Dana Blankenhorn explains eloquently that the best government "subsidy" to encourage universal connectivity to the Internet (which is another way of saying "universal Service" without the conceptual baggage) is for government to make sure that the benefits of Moore's Law flow to the end user.

I say
Show me a government program that puts twice as many teachers in the schools every eighteen months year after year. Show me a government program that halves the cost of medical care every eighteen months year after year. There are none. If Moore's Law would flow to end users, it would be the best government program possible, and it would cost approximately nothing.
I've tried to explain to my more traditionally liberal friends that government subsidies in the form of tax breaks or credits or contracts, even if they start out as the best intentioned, best aimed, and most cost-effective, will simply become more slop for the oinkers with their snouts already in the trough.

Blankenhorn explains why:
The problem is that networking capacity, both the cost of moving a bit over a long distance and the cost of delivering that bit at "the last mile" of the network, is falling in value even faster than the car in your driveway. When the radios of today are more than twice as capable of handling local traffic as those of two years ago, and the technology of fiber lines show similar improvements, you have blown a hole into any long-term financing scheme.
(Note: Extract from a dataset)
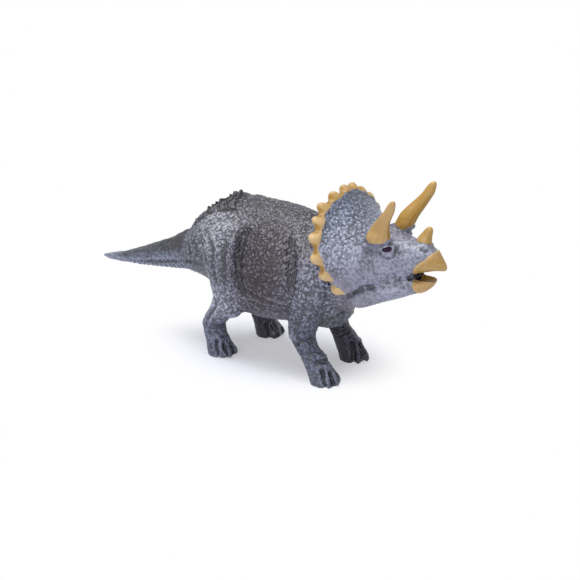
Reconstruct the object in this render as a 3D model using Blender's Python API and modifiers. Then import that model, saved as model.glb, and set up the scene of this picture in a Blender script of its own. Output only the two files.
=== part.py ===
"""A toy horned dinosaur on four feet, built the way such a figure is moulded.

The body is a hollow soft-plastic moulding. The tail, the head and the four legs are separate
mouldings that plug into it, the lower jaw plugs into the head, and the horns, the two halves of
the beak and the scalloped frill edge are ochre inserts seated in the head. Nothing turns: every
joint is a glued plug in a fitted socket. Lengths are in metres, +X is forwards and +Z is up.
"""

import math

import bmesh
import bpy
from mathutils import Matrix, Vector

MM = 0.001

# Clearances and overruns
SEAM_GAP = 0.3 * MM
CUT_OVERRUN = 4.0 * MM

# Body
TORSO_LENGTH = 106.0 * MM
TORSO_WIDTH = 60.0 * MM
BACK_HEIGHT = 97.0 * MM
BODY_WALL = 3.2 * MM
TAIL_SEAM_SHARE = -0.472
NECK_TILT_DEG = 15.0
PEAR_SHARE = 0.13

# Along, width, top and bottom, as shares of torso length, torso width and back height, then the
# share of the neck's tilt that the section has
TORSO_SHARES = (
    (0.000, 0.440, 0.742, 0.459, 0.00),
    (0.047, 0.530, 0.804, 0.455, 0.00),
    (0.113, 0.640, 0.872, 0.445, 0.00),
    (0.208, 0.755, 0.938, 0.415, 0.00),
    (0.321, 0.820, 0.984, 0.325, 0.00),
    (0.453, 0.920, 1.000, 0.258, 0.00),
    (0.585, 1.000, 0.984, 0.255, 0.00),
    (0.717, 0.960, 0.958, 0.268, 0.10),
    (0.830, 0.830, 0.940, 0.262, 0.35),
    (0.920, 0.745, 0.925, 0.272, 0.68),
    (1.000, 0.690, 0.907, 0.392, 1.00),
)

# Tail
TAIL_LENGTH = 68.0 * MM
TAIL_SPIGOT_LENGTH = 9.0 * MM
TAIL_SPIGOT_WIDTH = 14.0 * MM
TAIL_SPIGOT_HEIGHT = 15.0 * MM

# Along, width, top and bottom, as shares of tail length, torso width and back height
TAIL_SHARES = (
    (0.090, 0.375, 0.701, 0.452),
    (0.205, 0.310, 0.652, 0.442),
    (0.350, 0.250, 0.605, 0.433),
    (0.560, 0.180, 0.543, 0.421),
    (0.765, 0.105, 0.478, 0.416),
    (0.900, 0.055, 0.449, 0.415),
    (1.000, 0.014, 0.434, 0.424),
)

# Crest of flat spines along the tail root and the hips
CREST_SPINES = 14
CREST_START_SHARE = 0.02
CREST_END_SHARE = 0.36
CREST_SPINE_HEIGHT = 5.6 * MM
CREST_SPINE_DEPTH = 5.6 * MM
CREST_SPINE_WIDTH = 3.4 * MM
CREST_LEAN_DEG = 20.0
CREST_TAPER_SHARE = 0.35
CREST_TIP_SHARE = 0.40

# Legs. Their heights are shares of the back's, because each leg's top lies on the body's flank
HIND_LEG_HEIGHT_SHARE = 0.8866
HIND_LEG_DEPTH = 36.0 * MM
HIND_LEG_WIDTH = 22.0 * MM
FORE_LEG_HEIGHT_SHARE = 0.7938
FORE_LEG_DEPTH = 27.0 * MM
FORE_LEG_WIDTH = 19.0 * MM
LEG_POWER = 2.2
HIP_ALONG_SHARE = 0.340
SHOULDER_ALONG_SHARE = 0.875
HIP_OUT_SHARE = 0.583
SHOULDER_OUT_SHARE = 0.580

# Height, forward and depth and width, as shares of leg height, leg height, leg depth, leg width
HIND_LEG_SHARES = (
    (0.000, -0.018, 0.450, 0.690),
    (0.047, -0.025, 0.465, 0.710),
    (0.105, -0.043, 0.420, 0.655),
    (0.163, -0.070, 0.400, 0.610),
    (0.233, -0.084, 0.415, 0.620),
    (0.291, -0.046, 0.490, 0.680),
    (0.349, 0.011, 0.610, 0.760),
    (0.442, 0.082, 0.820, 0.900),
    (0.558, 0.084, 1.000, 1.000),
    (0.674, 0.048, 1.060, 1.030),
    (0.791, 0.026, 1.030, 0.980),
    (0.895, 0.028, 0.850, 0.820),
    (0.965, 0.036, 0.580, 0.540),
    (1.000, 0.045, 0.240, 0.220),
)
FORE_LEG_SHARES = (
    (0.000, 0.140, 0.600, 0.790),
    (0.052, 0.127, 0.600, 0.800),
    (0.117, 0.081, 0.535, 0.715),
    (0.182, 0.037, 0.505, 0.675),
    (0.260, -0.022, 0.520, 0.695),
    (0.338, -0.069, 0.570, 0.735),
    (0.416, -0.064, 0.650, 0.800),
    (0.520, -0.047, 0.790, 0.905),
    (0.650, -0.020, 0.950, 1.000),
    (0.780, -0.001, 1.000, 1.000),
    (0.883, 0.001, 0.880, 0.880),
    (0.961, -0.001, 0.620, 0.620),
    (1.000, 0.000, 0.270, 0.260),
)

# Plugs with a soft flange that is pushed through the body's wall
HIND_PLUG_DIAMETER = 13.0 * MM
FORE_PLUG_DIAMETER = 11.0 * MM
FLANGE_RIM = 2.0 * MM
FLANGE_THICKNESS = 2.0 * MM
FLANGE_SEAT_SHARE = 0.79
LEG_SKIN = 1.6 * MM
HIND_PLUG_HEIGHT_SHARE = 0.66
FORE_PLUG_HEIGHT_SHARE = 0.77
STRIDE_REACH_SHARE = 0.75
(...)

No one, not a private company, not a municipality, not the federal government, can justify building telecom capacity today on the basis of a 30-year note. Not when that capacity is going to be worthless, in real terms, just three years from now.
This echoes David P. Reed's must-read (and a fairly easy read, too) Accounting in the Age of Moore's Law.

Blankenhorn continues:
The real solution, as I've said, is to endorse full competition. Let the Bells die. Let the cable operators die. Demand that any company wishing to use some of their infrastructure be able to get it, at low, low wholesale prices . . . In the end the only worthwhile assets the Bells and cable operators will have are publicly-controlled -- telephone poles and electromagnetic spectrum
*snip*
Every policy prescription I see, across the political spectrum, is an excuse to subsidize either the government or incumbent duopolies. Conservatives' proposals actually violate their own ideological smell test, while liberal solutions all smack of corruption.
Yeah.

[By the by, I wonder when the supposedly libertarian Cato Institute will endorse this pro-competitive view. Adam Thierer, Cato's telecom wonk, seems to think that just because the telcos were here first, that a market exists. He conveniently ignores that the descendents of the Bell System got where they are today because the Bell System was an arm of Big Government. All government needs to do to bring the full benefits of communications technology to everybody is regulate anti-competitive behavior by preserving the right to attach to poles and conduits and use the unlimited, God-given spectrum to the full extent that technology makes possible.]

Comments:
A problem is that poles, conduits, fiber, copper... were all deployed using private money. At least that's the story that can be told convincingly in court and that's why the telcos and cablecos have ultimately won the fights about equal access.

That's why (license-exempt) wireless (under the CURRENT FCC Part 15 rules) has the incumbents so scared. It's the one TRULY "equal access" method of transport where no one has an inherent advantage.